When you look at the causes of hemorrhoids, you'll notice that genetics isn't typically included, even though hemorrhoids are a condition that can run in families.

Hemorrhoids are a normal part of the anatomy as long as they do not inflame. The strength of the muscles and cartilage in the affected area has a great deal to do with whether or not they will occur in the same place after the surgery.

Genetics can impact the strength and integrity of muscles and cartilage. A family history of hemorrhoids may indicate that the genes for weak connective tissue and colorectal muscles are passed down through the generations.


Genetically occurring hemorrhoids have no specific cure, but they can be quite painful and irritating, so head to your local pharmacy and pick up a topical cream or suppository that contains witch hazel or hydrocortisone plus lidocaine. Witch hazel's tannins and oils have an anti-inflammatory action on the skin that can help reduce inflammation and a minor vasoconstriction effect that can help shrink tissue and prevent bleeding. A warm bath with half a cup of Epsom salt is also a tried-and-tested home cure for alleviating inflamed anal tissue and reducing the symptoms of hemorrhoids.

Chronic Constipation or Diarrhea

One of the most prevalent causes of hemorrhoids is related to bathroom troubles. Constipation might cause you to sit on the toilet for extended periods. You may have to strain to pass stool. During bowel movements, straining might cause the veins in your anus and lower rectum to bulge. Hemorrhoids and piles are two terms used to describe these enlarged veins.
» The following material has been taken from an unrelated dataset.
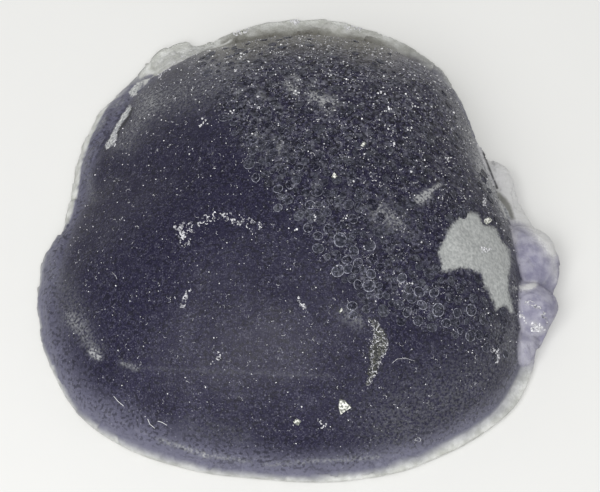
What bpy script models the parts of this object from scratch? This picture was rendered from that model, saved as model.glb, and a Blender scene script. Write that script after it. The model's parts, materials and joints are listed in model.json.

If you want to prevent hemorrhoids from developing or getting worse, you should treat chronic constipation as soon as possible. Don't strain during bowel movements, and exercise regularly. The following measures can be taken to ease hemorrhoids symptoms:

  • Take an oral pain reliever
  • Apply an over-the-counter cream or ointment
  • Soak in a warm bath with Epsom salt several times a day


Hemorrhoids are a common condition, especially in older individuals. Small veins in and around the rectum and anus are responsible for returning deoxygenated blood to the heart. If the return blood flow is restricted, these tiny veins can get distended with blood and eventually become fat and lumpy due to the blockage. The most prevalent cause of hemorrhoids is the increased pressure in the lower rectum that occurs due to straining during bowel movements, chronic diarrhea or constipation, or during pregnancy due to the baby's weight.